Dove reached over to pat my leg. The five of us had unconsciously arranged our chairs in a semicircle facing the patio, claiming front-row seats for the floor show.
"Ash looks good, don't you think?" Connie said.
"He looks like the 'before' guy on the commercial for— what's that stuff called? That men's hair color," Rowena said.
"Those ads have got it backward, if you ask me. The guys always look sexier with the gray in their hair than they do without it."
"Sexier than we do, that's for sure."
"The crow's-feet look better on them, too."
"Yeah. How come we get wrinkles and they get character?"
"Not to mention cellulite."
We all gazed down self-consciously. I tugged the hem of my skirt over my knees.
"Still. I like the—whatever it is—the grizzled look," Connie said, nodding in Ash's direction.
"I think it's called the broke-out-of-rehab-and-took-off-without-my-shaving-kit look," I said. Everybody got quiet and looked at me. "Denny called this morning and said the hospital told her he checked out. No, wait, that's not right—that makes it sound like he was released, and he wasn't. He left. Halfway through the program."

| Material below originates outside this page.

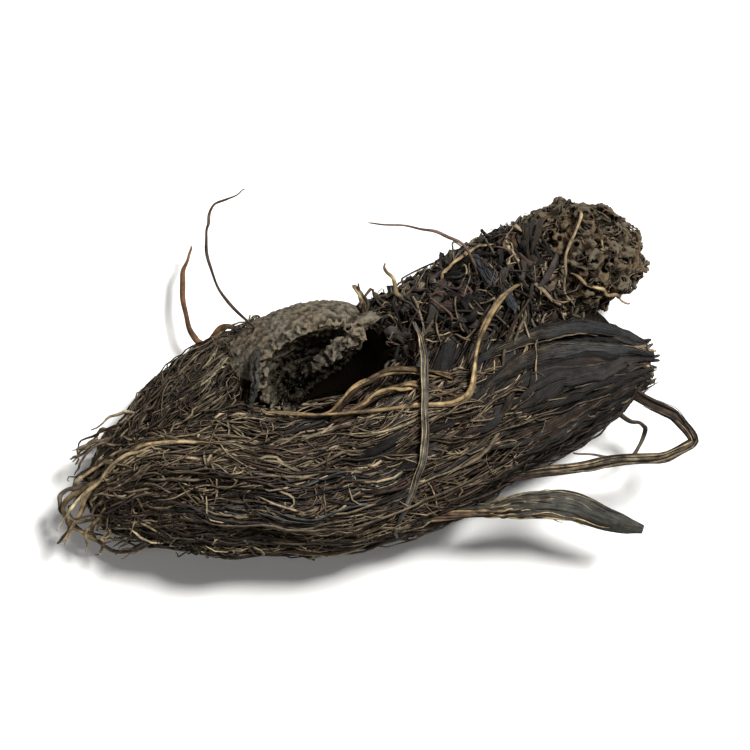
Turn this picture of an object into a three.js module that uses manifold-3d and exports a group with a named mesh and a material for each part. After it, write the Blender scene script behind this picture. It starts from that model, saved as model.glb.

"Well, honey, maybe he'd had all the rehab he needed," Connie said. "You know there are just some people who don't take to that stuff. They do better on their own. With, you know, Jesus or willpower or whatever."
"Yeah, and there are plenty of people who just keep right on drinking."
"Is he drinking?" Peggy asked. "You know this for a fact?"
"All he's said is that it's under control. Meanwhile, here he is, back in town, feeding y'all crawfish, making you ooh and aah over how good he looks and feeling all sorry for him because I walked out on him." I jiggled my soda can. "And look at Geneva. How many Mind Erasers has she had?"